Concept

D'Hondt method

Summary
The D'Hondt method, also called the Jefferson method or the greatest divisors method, is an apportionment method for allocating seats in parliaments among federal states, or in proportional representation among political parties. It belongs to the class of highest-averages methods. The method was first described in 1792 by future U.S. president Thomas Jefferson. It was re-invented independently in 1878 by Belgian mathematician Victor D'Hondt, which is the reason for its two different names. Proportional representation systems aim to allocate seats to parties approximately in proportion to the number of votes received. For example, if a party wins one-third of the votes then it should gain about one-third of the seats.
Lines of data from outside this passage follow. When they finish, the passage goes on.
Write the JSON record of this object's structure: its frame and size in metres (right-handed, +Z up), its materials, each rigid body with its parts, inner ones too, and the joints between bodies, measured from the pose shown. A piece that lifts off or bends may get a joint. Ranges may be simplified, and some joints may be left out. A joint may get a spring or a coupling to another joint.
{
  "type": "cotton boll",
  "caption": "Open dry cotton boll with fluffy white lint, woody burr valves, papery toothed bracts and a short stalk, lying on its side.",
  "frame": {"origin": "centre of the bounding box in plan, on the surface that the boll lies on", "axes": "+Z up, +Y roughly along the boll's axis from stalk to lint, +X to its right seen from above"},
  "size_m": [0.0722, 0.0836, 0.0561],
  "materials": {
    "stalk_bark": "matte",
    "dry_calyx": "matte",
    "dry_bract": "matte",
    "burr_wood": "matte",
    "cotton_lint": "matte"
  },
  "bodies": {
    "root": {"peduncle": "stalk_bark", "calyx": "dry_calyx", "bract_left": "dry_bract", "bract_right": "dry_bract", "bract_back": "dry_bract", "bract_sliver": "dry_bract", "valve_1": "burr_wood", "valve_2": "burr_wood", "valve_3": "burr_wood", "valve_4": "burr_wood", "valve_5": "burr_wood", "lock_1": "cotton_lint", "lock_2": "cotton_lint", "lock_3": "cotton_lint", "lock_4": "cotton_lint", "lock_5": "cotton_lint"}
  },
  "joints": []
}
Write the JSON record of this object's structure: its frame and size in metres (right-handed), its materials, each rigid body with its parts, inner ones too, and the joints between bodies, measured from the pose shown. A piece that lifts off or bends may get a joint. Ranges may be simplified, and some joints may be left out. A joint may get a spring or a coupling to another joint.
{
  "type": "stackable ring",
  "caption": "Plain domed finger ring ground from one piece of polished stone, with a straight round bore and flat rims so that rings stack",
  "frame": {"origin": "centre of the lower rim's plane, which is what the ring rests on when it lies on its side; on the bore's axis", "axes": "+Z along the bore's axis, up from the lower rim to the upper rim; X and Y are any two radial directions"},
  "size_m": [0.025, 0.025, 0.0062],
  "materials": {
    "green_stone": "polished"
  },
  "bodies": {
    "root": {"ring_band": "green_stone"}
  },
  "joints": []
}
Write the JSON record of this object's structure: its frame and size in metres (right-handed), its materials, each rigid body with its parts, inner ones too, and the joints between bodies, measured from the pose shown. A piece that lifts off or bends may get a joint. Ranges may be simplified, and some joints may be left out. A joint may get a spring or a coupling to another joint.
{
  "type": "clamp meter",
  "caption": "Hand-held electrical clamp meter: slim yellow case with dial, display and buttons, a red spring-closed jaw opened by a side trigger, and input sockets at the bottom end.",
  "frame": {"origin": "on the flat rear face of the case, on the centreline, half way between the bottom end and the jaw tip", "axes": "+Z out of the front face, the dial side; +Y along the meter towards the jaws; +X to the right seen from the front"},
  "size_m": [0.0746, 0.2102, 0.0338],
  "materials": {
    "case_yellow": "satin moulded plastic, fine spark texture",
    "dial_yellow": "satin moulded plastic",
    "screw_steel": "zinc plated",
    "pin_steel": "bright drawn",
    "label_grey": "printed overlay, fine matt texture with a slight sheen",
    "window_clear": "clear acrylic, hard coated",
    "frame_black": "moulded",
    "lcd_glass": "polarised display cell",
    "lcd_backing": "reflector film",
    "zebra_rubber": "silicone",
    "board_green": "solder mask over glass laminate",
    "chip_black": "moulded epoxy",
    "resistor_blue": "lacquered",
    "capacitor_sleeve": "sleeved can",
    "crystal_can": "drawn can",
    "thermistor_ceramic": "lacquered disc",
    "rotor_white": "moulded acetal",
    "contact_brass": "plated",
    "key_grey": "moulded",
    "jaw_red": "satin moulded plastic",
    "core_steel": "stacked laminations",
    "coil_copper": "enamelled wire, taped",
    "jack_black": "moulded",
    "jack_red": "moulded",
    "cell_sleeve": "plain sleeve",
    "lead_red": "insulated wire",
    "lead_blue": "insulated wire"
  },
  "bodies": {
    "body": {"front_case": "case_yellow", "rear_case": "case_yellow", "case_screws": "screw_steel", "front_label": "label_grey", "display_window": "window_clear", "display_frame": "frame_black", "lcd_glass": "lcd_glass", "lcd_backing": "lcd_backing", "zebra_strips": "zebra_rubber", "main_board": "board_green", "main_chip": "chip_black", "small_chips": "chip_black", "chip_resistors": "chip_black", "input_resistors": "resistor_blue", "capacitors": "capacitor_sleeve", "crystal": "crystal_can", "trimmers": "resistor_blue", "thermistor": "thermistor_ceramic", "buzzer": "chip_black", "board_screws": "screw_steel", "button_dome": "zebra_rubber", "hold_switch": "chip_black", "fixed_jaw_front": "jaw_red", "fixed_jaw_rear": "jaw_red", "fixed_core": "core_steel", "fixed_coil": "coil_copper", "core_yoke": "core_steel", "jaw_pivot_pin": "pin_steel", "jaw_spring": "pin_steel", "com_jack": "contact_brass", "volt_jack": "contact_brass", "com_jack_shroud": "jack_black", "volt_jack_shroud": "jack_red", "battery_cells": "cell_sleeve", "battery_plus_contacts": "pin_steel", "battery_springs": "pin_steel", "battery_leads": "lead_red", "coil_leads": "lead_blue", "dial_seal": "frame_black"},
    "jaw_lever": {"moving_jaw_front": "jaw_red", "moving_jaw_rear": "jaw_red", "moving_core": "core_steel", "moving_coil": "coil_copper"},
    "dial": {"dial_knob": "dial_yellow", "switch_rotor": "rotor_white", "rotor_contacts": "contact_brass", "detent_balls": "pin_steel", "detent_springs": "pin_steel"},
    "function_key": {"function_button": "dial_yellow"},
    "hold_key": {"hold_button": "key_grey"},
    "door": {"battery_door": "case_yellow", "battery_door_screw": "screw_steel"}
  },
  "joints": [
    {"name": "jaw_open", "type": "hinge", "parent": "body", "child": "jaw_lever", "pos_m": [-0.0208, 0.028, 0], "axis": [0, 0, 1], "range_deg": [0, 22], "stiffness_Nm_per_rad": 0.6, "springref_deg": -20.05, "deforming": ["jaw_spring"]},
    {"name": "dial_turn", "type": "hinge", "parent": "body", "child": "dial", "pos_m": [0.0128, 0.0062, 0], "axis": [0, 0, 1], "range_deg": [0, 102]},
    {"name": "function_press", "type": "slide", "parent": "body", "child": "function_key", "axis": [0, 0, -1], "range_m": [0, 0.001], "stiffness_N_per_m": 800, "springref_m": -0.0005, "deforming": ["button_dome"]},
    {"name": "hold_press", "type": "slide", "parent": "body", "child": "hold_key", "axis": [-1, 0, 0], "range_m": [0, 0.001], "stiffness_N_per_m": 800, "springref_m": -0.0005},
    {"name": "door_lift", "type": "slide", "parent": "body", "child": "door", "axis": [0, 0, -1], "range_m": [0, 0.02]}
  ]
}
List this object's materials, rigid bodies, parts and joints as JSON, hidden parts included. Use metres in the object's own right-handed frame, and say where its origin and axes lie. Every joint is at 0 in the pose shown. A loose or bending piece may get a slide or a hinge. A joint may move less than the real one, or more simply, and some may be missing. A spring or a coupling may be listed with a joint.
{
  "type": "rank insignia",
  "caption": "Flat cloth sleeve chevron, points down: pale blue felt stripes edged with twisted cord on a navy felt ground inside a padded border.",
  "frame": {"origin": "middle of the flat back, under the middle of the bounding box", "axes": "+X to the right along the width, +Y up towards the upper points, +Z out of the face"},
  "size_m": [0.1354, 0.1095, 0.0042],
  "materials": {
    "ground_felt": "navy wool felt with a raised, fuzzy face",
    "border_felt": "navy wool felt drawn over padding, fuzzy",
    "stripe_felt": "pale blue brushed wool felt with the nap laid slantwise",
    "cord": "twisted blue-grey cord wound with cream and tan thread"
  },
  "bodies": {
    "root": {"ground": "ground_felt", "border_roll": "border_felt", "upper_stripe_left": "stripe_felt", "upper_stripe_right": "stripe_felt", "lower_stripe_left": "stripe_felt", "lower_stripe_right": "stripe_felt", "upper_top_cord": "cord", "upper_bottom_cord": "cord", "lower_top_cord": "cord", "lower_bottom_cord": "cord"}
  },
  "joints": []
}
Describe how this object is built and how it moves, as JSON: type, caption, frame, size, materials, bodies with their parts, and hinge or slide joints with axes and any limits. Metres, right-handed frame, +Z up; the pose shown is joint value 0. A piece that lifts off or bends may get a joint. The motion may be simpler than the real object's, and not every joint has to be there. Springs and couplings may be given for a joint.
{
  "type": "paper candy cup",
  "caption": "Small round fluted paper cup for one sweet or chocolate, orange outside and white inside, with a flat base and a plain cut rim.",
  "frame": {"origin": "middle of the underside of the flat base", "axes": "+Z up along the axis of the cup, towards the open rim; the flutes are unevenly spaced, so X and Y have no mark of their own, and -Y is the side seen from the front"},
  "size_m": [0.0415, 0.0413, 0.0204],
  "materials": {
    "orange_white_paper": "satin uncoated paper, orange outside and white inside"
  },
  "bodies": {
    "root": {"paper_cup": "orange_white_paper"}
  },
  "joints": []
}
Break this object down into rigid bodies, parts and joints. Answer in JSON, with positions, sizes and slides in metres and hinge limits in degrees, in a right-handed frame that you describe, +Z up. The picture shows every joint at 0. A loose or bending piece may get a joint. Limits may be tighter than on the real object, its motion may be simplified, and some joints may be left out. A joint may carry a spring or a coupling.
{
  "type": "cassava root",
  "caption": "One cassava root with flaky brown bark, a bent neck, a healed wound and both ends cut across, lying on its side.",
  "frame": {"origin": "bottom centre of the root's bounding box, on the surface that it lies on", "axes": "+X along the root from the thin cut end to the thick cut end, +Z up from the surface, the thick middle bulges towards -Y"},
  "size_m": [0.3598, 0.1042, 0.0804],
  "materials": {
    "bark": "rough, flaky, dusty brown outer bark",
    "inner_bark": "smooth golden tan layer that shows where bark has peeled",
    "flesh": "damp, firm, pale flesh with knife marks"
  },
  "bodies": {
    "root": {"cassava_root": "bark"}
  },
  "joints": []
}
In general, exact proportionality is not possible because these divisions produce fractional numbers of seats. As a result, several methods, of which the D'Hondt method is one, have been devised which ensure that the parties' seat allocations, which are of whole numbers, are as proportional as possible. Although all of these methods approximate proportionality, they do so by minimizing different kinds of disproportionality. The D'Hondt method minimizes the largest seats-to-votes ratio. Empirical studies based on other, more popular concepts of disproportionality show that the D'Hondt method is one of the least proportional among the proportional representation methods. The D'Hondt favours large parties and coalitions over small parties due to strategic voting. In comparison, the Sainte-Laguë method, reduces the disproportional bias towards large parties and it generally has a more equal seats-to-votes ratio for different sized parties. The axiomatic properties of the D'Hondt method were studied and they proved that the D'Hondt method is a consistent and monotone method that reduces political fragmentation by encouraging coalitions. A method is consistent if it treats parties that received tied votes equally. By monotonicity, the number of seats provided to any state or party will not decrease if the house size increases.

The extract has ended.